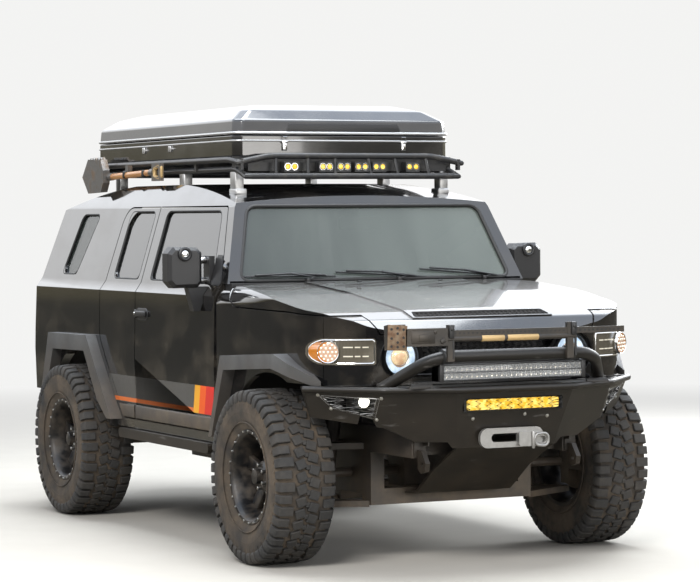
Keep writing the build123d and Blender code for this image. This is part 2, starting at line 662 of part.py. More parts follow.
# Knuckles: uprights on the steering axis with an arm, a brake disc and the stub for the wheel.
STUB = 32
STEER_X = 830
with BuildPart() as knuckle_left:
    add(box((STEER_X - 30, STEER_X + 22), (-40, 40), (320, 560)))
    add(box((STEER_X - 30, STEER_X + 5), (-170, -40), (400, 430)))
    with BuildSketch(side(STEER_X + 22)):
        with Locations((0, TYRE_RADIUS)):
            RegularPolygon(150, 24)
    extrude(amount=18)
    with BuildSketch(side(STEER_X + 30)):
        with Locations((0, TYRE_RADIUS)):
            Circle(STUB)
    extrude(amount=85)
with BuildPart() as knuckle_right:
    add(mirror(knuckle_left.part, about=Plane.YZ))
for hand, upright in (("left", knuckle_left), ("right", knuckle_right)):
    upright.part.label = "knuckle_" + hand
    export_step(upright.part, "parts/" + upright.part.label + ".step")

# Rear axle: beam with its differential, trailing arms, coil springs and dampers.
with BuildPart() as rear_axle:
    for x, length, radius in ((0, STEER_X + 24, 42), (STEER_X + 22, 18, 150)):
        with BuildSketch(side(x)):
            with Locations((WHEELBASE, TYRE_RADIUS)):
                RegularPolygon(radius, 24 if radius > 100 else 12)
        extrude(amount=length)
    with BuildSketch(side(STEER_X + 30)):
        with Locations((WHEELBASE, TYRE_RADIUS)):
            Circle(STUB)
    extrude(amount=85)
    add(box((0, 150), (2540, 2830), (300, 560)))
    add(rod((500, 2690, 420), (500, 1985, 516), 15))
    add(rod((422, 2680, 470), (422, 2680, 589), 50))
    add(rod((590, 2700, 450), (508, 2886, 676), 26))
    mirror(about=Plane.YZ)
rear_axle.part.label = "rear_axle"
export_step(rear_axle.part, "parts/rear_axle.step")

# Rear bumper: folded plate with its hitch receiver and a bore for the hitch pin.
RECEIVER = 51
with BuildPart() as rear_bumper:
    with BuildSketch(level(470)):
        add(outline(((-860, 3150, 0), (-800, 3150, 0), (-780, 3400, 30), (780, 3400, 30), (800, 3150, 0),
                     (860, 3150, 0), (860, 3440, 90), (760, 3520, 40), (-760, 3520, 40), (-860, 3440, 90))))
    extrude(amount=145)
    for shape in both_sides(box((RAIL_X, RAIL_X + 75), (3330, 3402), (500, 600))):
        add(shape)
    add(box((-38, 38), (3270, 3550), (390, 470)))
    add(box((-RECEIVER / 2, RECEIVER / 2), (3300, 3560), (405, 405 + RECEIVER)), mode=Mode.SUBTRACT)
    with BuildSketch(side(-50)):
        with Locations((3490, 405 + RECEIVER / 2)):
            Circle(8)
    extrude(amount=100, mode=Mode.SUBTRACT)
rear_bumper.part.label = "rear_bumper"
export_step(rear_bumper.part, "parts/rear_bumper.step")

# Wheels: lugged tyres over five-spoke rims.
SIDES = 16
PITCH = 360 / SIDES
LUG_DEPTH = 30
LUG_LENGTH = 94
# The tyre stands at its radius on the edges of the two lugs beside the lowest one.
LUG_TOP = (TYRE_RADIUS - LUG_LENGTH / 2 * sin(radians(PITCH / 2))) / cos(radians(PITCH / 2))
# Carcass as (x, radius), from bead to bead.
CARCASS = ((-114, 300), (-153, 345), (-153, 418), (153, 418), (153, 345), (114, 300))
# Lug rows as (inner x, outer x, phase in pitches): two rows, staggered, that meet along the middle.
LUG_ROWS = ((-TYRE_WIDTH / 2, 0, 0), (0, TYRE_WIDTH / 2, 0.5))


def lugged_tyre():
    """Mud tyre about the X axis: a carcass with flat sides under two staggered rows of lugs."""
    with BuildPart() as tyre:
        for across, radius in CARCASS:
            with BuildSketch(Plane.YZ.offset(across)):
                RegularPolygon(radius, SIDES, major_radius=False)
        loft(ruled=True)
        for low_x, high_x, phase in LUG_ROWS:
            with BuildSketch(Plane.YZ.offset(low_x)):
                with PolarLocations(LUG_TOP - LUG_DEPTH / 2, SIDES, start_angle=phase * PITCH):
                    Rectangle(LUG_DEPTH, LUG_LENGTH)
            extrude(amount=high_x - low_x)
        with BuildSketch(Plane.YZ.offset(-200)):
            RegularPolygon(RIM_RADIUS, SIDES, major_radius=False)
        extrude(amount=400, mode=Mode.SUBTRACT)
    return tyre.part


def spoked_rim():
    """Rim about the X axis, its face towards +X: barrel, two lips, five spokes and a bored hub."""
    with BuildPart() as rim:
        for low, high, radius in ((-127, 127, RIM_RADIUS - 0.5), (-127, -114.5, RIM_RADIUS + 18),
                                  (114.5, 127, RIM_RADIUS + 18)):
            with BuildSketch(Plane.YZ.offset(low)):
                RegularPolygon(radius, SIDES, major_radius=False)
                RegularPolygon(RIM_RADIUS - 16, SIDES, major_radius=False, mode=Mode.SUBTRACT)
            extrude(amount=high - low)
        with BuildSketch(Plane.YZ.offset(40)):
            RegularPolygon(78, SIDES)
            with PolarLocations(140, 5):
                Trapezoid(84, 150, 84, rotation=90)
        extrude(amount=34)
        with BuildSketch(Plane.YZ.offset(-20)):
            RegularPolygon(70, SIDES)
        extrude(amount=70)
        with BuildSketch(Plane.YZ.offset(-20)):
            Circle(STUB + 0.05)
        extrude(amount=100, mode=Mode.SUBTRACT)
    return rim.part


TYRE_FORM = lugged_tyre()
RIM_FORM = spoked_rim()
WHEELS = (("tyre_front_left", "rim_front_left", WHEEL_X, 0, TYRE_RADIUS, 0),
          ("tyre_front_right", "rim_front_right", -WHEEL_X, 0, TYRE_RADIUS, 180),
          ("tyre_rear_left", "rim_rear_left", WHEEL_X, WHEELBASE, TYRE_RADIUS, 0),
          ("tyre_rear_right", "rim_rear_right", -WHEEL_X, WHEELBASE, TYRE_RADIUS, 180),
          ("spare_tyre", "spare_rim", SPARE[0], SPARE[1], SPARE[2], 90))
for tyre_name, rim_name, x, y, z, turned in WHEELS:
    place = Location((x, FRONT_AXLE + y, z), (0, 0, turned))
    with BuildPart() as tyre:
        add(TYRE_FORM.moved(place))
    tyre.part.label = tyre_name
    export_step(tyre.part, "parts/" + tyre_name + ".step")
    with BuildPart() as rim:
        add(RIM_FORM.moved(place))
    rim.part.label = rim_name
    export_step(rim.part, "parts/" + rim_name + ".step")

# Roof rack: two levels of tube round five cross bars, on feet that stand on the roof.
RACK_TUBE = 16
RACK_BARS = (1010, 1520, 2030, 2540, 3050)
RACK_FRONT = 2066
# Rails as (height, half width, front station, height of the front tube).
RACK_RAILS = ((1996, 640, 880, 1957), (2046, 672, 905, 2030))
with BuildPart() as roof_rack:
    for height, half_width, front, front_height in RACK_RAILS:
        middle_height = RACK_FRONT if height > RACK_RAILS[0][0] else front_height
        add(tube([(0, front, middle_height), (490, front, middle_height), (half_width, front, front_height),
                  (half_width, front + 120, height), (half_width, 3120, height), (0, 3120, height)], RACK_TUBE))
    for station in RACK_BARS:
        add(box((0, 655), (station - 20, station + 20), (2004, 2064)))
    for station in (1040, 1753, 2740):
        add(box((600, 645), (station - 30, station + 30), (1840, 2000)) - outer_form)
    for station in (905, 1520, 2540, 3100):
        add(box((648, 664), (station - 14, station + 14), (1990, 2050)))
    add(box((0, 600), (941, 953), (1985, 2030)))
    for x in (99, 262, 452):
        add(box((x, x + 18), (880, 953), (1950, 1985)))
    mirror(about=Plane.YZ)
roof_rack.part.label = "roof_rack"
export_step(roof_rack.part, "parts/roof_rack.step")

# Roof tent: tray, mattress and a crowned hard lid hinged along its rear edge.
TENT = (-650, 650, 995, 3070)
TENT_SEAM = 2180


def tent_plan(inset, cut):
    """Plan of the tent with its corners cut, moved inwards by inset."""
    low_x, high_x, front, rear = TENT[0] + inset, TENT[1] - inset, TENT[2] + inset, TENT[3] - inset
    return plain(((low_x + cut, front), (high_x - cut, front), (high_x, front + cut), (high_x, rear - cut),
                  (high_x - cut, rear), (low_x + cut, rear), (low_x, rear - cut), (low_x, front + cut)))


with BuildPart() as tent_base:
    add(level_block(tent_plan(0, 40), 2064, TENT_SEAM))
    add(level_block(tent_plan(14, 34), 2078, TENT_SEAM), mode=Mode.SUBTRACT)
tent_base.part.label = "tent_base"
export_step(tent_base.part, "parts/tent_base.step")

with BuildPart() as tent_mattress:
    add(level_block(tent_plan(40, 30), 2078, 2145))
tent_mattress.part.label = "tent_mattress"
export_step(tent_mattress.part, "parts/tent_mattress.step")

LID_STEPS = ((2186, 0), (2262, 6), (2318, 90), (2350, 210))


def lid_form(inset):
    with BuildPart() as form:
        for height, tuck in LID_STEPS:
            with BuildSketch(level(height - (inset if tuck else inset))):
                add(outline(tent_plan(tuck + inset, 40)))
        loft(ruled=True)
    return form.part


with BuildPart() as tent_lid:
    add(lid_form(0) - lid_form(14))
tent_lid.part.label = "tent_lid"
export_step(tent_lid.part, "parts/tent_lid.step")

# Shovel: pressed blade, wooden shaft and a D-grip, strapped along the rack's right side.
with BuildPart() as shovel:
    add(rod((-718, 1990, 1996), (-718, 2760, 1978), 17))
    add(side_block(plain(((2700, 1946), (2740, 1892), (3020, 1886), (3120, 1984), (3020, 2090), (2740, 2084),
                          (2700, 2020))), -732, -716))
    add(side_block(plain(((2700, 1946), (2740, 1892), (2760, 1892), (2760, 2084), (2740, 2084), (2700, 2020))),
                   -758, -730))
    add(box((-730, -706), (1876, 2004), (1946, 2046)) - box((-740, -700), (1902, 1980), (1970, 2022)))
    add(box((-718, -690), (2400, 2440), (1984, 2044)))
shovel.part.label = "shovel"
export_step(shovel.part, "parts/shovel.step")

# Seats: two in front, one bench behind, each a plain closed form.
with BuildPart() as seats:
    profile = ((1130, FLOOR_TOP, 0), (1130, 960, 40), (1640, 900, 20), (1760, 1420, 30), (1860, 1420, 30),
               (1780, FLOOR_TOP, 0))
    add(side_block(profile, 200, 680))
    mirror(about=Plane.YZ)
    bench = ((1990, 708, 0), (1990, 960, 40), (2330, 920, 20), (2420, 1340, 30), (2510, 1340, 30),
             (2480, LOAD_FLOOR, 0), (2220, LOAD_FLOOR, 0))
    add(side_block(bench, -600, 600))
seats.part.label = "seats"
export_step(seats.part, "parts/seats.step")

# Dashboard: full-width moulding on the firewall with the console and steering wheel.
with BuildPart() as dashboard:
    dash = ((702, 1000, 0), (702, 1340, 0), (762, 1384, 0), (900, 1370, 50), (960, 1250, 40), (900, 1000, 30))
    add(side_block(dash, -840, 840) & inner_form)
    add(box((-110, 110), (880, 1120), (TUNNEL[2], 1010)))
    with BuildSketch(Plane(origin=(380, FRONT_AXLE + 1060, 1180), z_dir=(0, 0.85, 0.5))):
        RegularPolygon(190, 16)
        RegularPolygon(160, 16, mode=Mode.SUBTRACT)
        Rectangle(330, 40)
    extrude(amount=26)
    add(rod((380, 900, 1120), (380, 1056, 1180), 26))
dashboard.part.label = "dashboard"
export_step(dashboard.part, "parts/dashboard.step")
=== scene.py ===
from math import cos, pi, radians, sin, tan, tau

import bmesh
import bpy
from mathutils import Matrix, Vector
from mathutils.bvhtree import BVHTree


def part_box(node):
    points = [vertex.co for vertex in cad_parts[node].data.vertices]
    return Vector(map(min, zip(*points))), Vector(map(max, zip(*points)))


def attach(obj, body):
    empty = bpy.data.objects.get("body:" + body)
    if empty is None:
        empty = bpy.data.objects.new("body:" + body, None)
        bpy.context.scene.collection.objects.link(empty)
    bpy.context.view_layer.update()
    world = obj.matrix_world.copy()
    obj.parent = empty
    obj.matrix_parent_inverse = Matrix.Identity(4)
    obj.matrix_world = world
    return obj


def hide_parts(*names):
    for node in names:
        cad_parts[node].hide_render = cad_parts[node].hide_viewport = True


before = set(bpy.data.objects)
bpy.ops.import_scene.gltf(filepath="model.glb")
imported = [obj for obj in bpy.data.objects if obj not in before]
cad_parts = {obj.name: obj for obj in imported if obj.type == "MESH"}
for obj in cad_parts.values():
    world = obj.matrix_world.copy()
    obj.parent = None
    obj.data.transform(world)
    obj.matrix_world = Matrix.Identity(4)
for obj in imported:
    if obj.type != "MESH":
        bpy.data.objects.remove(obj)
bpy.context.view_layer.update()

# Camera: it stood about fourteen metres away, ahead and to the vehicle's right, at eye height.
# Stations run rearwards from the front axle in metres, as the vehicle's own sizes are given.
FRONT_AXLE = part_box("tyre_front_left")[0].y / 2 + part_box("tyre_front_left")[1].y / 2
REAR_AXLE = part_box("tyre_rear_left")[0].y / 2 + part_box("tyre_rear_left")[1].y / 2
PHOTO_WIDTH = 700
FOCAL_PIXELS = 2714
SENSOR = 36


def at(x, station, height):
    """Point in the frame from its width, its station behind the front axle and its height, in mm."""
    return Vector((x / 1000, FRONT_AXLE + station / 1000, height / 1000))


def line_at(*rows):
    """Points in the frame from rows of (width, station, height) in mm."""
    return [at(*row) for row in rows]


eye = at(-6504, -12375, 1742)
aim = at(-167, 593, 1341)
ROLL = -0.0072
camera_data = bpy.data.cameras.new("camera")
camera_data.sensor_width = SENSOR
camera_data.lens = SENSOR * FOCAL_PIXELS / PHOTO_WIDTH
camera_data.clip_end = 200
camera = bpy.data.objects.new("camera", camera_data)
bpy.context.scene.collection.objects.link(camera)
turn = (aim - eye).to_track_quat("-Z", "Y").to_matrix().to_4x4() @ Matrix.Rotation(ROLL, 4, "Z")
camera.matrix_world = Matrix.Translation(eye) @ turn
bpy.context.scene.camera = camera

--

= Work to be completed =
In the listing above, find the line with "# Dashboard: full-width" and the line with "bpy.data.objects.remove(obj)", then print exactly those two lines and every line between them, and nothing more.

= Correct answer =
# Dashboard: full-width moulding on the firewall with the console and steering wheel.
with BuildPart() as dashboard:
    dash = ((702, 1000, 0), (702, 1340, 0), (762, 1384, 0), (900, 1370, 50), (960, 1250, 40), (900, 1000, 30))
    add(side_block(dash, -840, 840) & inner_form)
    add(box((-110, 110), (880, 1120), (TUNNEL[2], 1010)))
    with BuildSketch(Plane(origin=(380, FRONT_AXLE + 1060, 1180), z_dir=(0, 0.85, 0.5))):
        RegularPolygon(190, 16)
        RegularPolygon(160, 16, mode=Mode.SUBTRACT)
        Rectangle(330, 40)
    extrude(amount=26)
    add(rod((380, 900, 1120), (380, 1056, 1180), 26))
dashboard.part.label = "dashboard"
export_step(dashboard.part, "parts/dashboard.step")
=== scene.py ===
from math import cos, pi, radians, sin, tan, tau

import bmesh
import bpy
from mathutils import Matrix, Vector
from mathutils.bvhtree import BVHTree


def part_box(node):
    points = [vertex.co for vertex in cad_parts[node].data.vertices]
    return Vector(map(min, zip(*points))), Vector(map(max, zip(*points)))


def attach(obj, body):
    empty = bpy.data.objects.get("body:" + body)
    if empty is None:
        empty = bpy.data.objects.new("body:" + body, None)
        bpy.context.scene.collection.objects.link(empty)
    bpy.context.view_layer.update()
    world = obj.matrix_world.copy()
    obj.parent = empty
    obj.matrix_parent_inverse = Matrix.Identity(4)
    obj.matrix_world = world
    return obj


def hide_parts(*names):
    for node in names:
        cad_parts[node].hide_render = cad_parts[node].hide_viewport = True


before = set(bpy.data.objects)
bpy.ops.import_scene.gltf(filepath="model.glb")
imported = [obj for obj in bpy.data.objects if obj not in before]
cad_parts = {obj.name: obj for obj in imported if obj.type == "MESH"}
for obj in cad_parts.values():
    world = obj.matrix_world.copy()
    obj.parent = None
    obj.data.transform(world)
    obj.matrix_world = Matrix.Identity(4)
for obj in imported:
    if obj.type != "MESH":
        bpy.data.objects.remove(obj)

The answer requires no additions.